Une logique à bout de souffle

La crise actuelle des éleveurs est le symptôme de la faillite d’un mode de développement agricole. Ce système productiviste autodestructeur a ravagé la vie des paysans. Un énième plan d’urgence ne suffira pas, il faut changer de logiciel.

L'élevage est donc officiellement en crise. Les Français, dans leur grande majorité, partagent les préoccupations et les inquiétudes des éleveurs. Alors que ceux-ci, au bord du gouffre, se soulèvent, annonces gouvernementales et tables rondes se sont succédé cet été à un rythme effréné.

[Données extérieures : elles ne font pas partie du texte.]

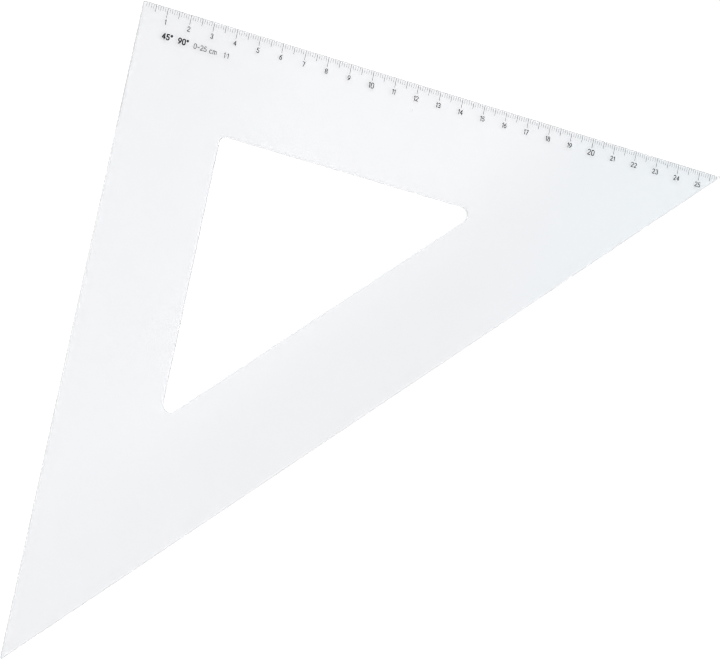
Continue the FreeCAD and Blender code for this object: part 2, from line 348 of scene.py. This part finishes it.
def upright(tree):
    """1 on the side walls and 0 on the flat faces."""
    facing = tree.nodes.new("ShaderNodeTexCoord").outputs["Normal"]
    along = measured(tree, "DOT_PRODUCT", facing, UPWARD)
    flatness = tree.nodes.new("ShaderNodeMath")
    flatness.operation = "ABSOLUTE"
    tree.links.new(along, flatness.inputs[0])
    return map_range(tree, flatness.outputs["Value"], source=WALL_FROM_TO)


def mix_colour(tree, factor, first, second):
    """Two colours, each a plain one or another node's, mixed by a factor."""
    node = tree.nodes.new("ShaderNodeMix")
    node.data_type = "RGBA"
    sockets = [socket for socket in node.inputs if socket.type == "RGBA"]
    for socket, colour in zip(sockets, (first, second)):
        if isinstance(colour, bpy.types.NodeSocket):
            tree.links.new(colour, socket)
        else:
            socket.default_value = (*colour, 1)
    tree.links.new(factor, node.inputs["Factor"])
    return next(socket for socket in node.outputs if socket.type == "RGBA")


def measured(tree, operation, vector, fixed):
    """A distance or dot product between a node's vector and a fixed one."""
    node = tree.nodes.new("ShaderNodeVectorMath")
    node.operation = operation
    node.inputs[1].default_value = fixed
    tree.links.new(vector, node.inputs[0])
    return node.outputs["Value"]


def bump(tree, height, distance):
    """A surface raised by a pattern, by a distance in metres at most."""
    node = tree.nodes.new("ShaderNodeBump")
    node.inputs["Distance"].default_value = distance
    tree.links.new(height, node.inputs["Height"])
    return node.outputs["Normal"]


# ---------------------------------------------------------------- materials


def rub_marks(tree, stretch, angle, shows):
    """1 along the hairlines of one direction and 0 between them."""
    place = object_coordinates(tree, scale=stretch, angle=angle)
    return map_range(tree, noise(tree, place, scale=1, detail=1), source=shows)


def acrylic_material(settings):
    """Clear acrylic: polished, faintly rippled by the mould, with hairline rub marks from use."""
    material, tree, shader = new_material("clear_acrylic")
    wall = upright(tree)
    # The side walls take the paler tint here, painted light that makes them read brighter than the
    # faces.
    tint = mix_colour(tree, wall, settings.tint, settings.painted_bright_edge_tint)
    tree.links.new(tint, shader.inputs["Base Color"])
    clearness = map_range(tree, wall, target=(1, settings.edge_clearness))
    tree.links.new(clearness, shader.inputs["Transmission Weight"])
    shader.inputs["IOR"].default_value = settings.refraction

    hairlines = larger(tree, *[rub_marks(tree, *marks) for marks in RUB_MARKS])
    faces = map_range(tree, hairlines, target=(settings.polish, settings.rubbed))
    walls = map_range(tree, wall, target=(0, settings.edge_frost))
    tree.links.new(larger(tree, faces, walls), shader.inputs["Roughness"])

    waves = noise(tree, object_coordinates(tree), RIPPLES_PER_METRE, detail=1)
    tree.links.new(bump(tree, waves, settings.ripple), shader.inputs["Normal"])
    return material


def ink_material(settings):
    """Dried screen-printed ink: nearly black, a little thin in places."""
    material, tree, shader = new_material("black_ink")
    place = object_coordinates(tree)
    spots = noise(tree, place, THIN_SPOTS_PER_METRE, detail=2)
    thin = map_range(tree, spots, source=THIN_SPOTS_FROM_TO)
    colour = mix_colour(tree, thin, settings.colour, settings.thin_colour)
    tree.links.new(colour, shader.inputs["Base Color"])
    grain = noise(tree, place, INK_GRAIN_PER_METRE, detail=2)
    smoothest = settings.roughness - INK_ROUGHNESS_SPREAD
    roughest = settings.roughness + INK_ROUGHNESS_SPREAD
    rough = map_range(tree, grain, source=GRAIN_FROM_TO, target=(smoothest, roughest))
    tree.links.new(rough, shader.inputs["Roughness"])
    tree.links.new(bump(tree, grain, INK_GRAIN_HEIGHT), shader.inputs["Normal"])
    return material


def table_material(settings):
    """A milky table top lit faintly from below, a little uneven in colour and surface."""
    material, tree, shader = new_material("pale_table")
    place = object_coordinates(tree)
    shade = tuple(CLOUD_SHADE * channel for channel in settings.table_colour)
    clouds = map_range(tree, noise(tree, place, CLOUDS_PER_METRE, detail=4), source=GRAIN_FROM_TO)
    colour = mix_colour(tree, clouds, shade, settings.table_colour)
    tree.links.new(colour, shader.inputs["Base Color"])
    grain = noise(tree, place, TABLE_GRAIN_PER_METRE, detail=2)
    rough = map_range(tree, grain, source=GRAIN_FROM_TO, target=TABLE_ROUGHNESS)
    tree.links.new(rough, shader.inputs["Roughness"])
    tree.links.new(bump(tree, grain, TABLE_GRAIN_HEIGHT), shader.inputs["Normal"])
    shader.inputs["Specular IOR Level"].default_value = 0
    shader.inputs["Emission Color"].default_value = (*WHITE, 1)
    shader.inputs["Emission Strength"].default_value = settings.table_glow
    return material


def give(node, material):
    """Put a material on every slot of a frame node."""
    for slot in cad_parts[node].material_slots:
        slot.material = material


# ---------------------------------------------------------------- operators


class SETSQUARE_OT_plate(bpy.types.Operator):
    """Finish the clear moulded plate"""

    bl_idname = "setsquare.plate"
    bl_label = "Plate"

    def execute(self, context):
        give("plate", acrylic_material(context.scene.setsquare_acrylic))
        return {"FINISHED"}


class SETSQUARE_OT_print(bpy.types.Operator):
    """Ink the graduation, the numerals and the two marks"""

    bl_idname = "setsquare.print"
    bl_label = "Print"

    def execute(self, context):
        ink = ink_material(context.scene.setsquare_ink)
        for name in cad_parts:
            if name != "plate":
                give(name, ink)
        return {"FINISHED"}


class SETSQUARE_OT_stage(bpy.types.Operator):
    """Lay out the table, the lights and the camera"""

    bl_idname = "setsquare.stage"
    bl_label = "Stage"

    def execute(self, context):
        settings = context.scene.setsquare_stage
        make_table(settings)
        make_room(context.scene, settings)
        make_softbox(context.scene, settings)
        make_camera(context.scene, settings)
        context.scene.view_settings.view_transform = "Standard"
        clear_light(context.scene.cycles)
        return {"FINISHED"}


def make_table(settings):
    """A wide table top just below the set square."""
    bpy.ops.object.select_all(action="DESELECT")
    bpy.ops.mesh.primitive_plane_add(size=settings.table_width, location=(0, 0, 0))
    table = bpy.context.object
    table.name = "table_top"
    place = (PLATE_MIDDLE.x, PLATE_MIDDLE.y, PLATE_LOW.z - settings.air_gap)
    table.data.transform(Matrix.Translation(place))
    table.data.materials.append(table_material(settings))


def make_room(scene, settings):
    """Even white light from all round, and the ceiling panel that gives the plate its soft shading."""
    world = bpy.data.worlds.new("studio")
    world.use_nodes = True
    tree = world.node_tree
    towards = tree.nodes.new("ShaderNodeTexCoord").outputs["Generated"]
    to_light = measured(tree, "DOT_PRODUCT", towards, LIGHTER)
    to_right = measured(tree, "DOT_PRODUCT", towards, RIGHTWARD)
    from_middle = measured(tree, "DISTANCE", towards, PANEL_MIDDLE)

    lighter = map_range(tree, to_light, source=LIGHTER_FROM_TO)
    central = map_range(tree, to_right, source=MIDDLE_FROM_TO)
    cooler = map_range(tree, to_right, source=COOLER_FROM_TO)
    outside = map_range(tree, from_middle, source=PANEL_REACH)
    light_side = mix_colour(tree, central, settings.panel_left, settings.panel_light)
    white_part = mix_colour(tree, lighter, settings.panel_dim, light_side)
    panel = mix_colour(tree, cooler, white_part, settings.panel_cool)
    background = tree.nodes["Background"]
    tree.links.new(mix_colour(tree, outside, panel, WHITE), background.inputs["Color"])
    background.inputs["Strength"].default_value = settings.room_light
    scene.world = world


def make_softbox(scene, settings):
    """One large weak softbox on the near side, so that the shadows are faint and soft."""
    light = bpy.data.lights.new("softbox", "AREA")
    light.size = settings.softbox_width
    light.energy = settings.softbox_power
    holder = bpy.data.objects.new("softbox", light)
    holder.location = SOFTBOX_PLACE
    holder.rotation_euler = (PLATE_MIDDLE - SOFTBOX_PLACE).to_track_quat("-Z", "Y").to_euler()
    scene.collection.objects.link(holder)


def clear_light(cycles):
    """Let light cross the plate and run along inside it without being blurred or cut short."""
    cycles.blur_glossy = 0
    cycles.max_bounces = CLEAR_BOUNCES
    cycles.transmission_bounces = CLEAR_BOUNCES
    cycles.glossy_bounces = CLEAR_BOUNCES
    cycles.diffuse_bounces = MATT_BOUNCES
    cycles.filter_width = PICTURE_SOFTNESS


def make_camera(scene, settings):
    """A long lens high over the plain leg, turned so that the scale runs down to the right."""
    data = bpy.data.cameras.new("camera")
    data.lens = settings.lens
    camera = bpy.data.objects.new("camera", data)
    scene.collection.objects.link(camera)
    around, up = settings.azimuth, settings.elevation
    back = Vector((math.sin(around) * math.cos(up), -math.cos(around) * math.cos(up), math.sin(up)))
    level = Vector((math.cos(around), math.sin(around), 0))
    above = back.cross(level)
    right = level * math.cos(settings.roll) + above * math.sin(settings.roll)
    turned = Matrix((right, back.cross(right), back)).transposed()
    place = Vector(settings.aim) + back * settings.distance
    camera.matrix_world = Matrix.Translation(place) @ turned.to_4x4()
    scene.camera = camera


class SETSQUARE_PT_panel(bpy.types.Panel):
    """The steps that finish the set square, in order"""

    bl_idname = "SETSQUARE_PT_panel"
    bl_label = "Set square"
    bl_space_type = "VIEW_3D"
    bl_region_type = "UI"
    bl_category = "Set square"

    def draw(self, context):
        for step in STEPS:
            self.layout.operator(step.bl_idname)
        for group in SETTINGS.values():
            settings = getattr(context.scene, group)
            for name in settings.bl_rna.properties.keys():
                if name not in ("rna_type", "name"):
                    self.layout.prop(settings, name)


# ---------------------------------------------------------------- registration


STEPS = (SETSQUARE_OT_plate, SETSQUARE_OT_print, SETSQUARE_OT_stage)
SETTINGS = {
    AcrylicSettings: "setsquare_acrylic",
    InkSettings: "setsquare_ink",
    StageSettings: "setsquare_stage",
}


def register():
    for kind in (*SETTINGS, *STEPS, SETSQUARE_PT_panel):
        bpy.utils.register_class(kind)
    for kind, name in SETTINGS.items():
        setattr(bpy.types.Scene, name, bpy.props.PointerProperty(type=kind))


def unregister():
    for name in SETTINGS.values():
        delattr(bpy.types.Scene, name)
    for kind in reversed((*SETTINGS, *STEPS, SETSQUARE_PT_panel)):
        bpy.utils.unregister_class(kind)


def main():
    register()
    bpy.ops.setsquare.plate()
    bpy.ops.setsquare.print()
    bpy.ops.setsquare.stage()


if __name__ == "__main__":
    main()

Tout le monde clame haut et fort qu'il faut sauver l'élevage, que les grandes surfaces doivent augmenter les prix, que l'on doit manger français, etc. Mais la crise d'où vient-elle ? Embargo russe ? Conjoncture défavorable ?
Certes, mais cette crise-là n'est-elle pas, avant tout, structurelle ? L'élevage n'est-il pas en crise depuis des dizaines d'années ? Les éleveurs ne sont-ils pas victimes d'un manque criant d'anticipation et de clairvoyance des décideurs politiques, et ce depuis des décennies ?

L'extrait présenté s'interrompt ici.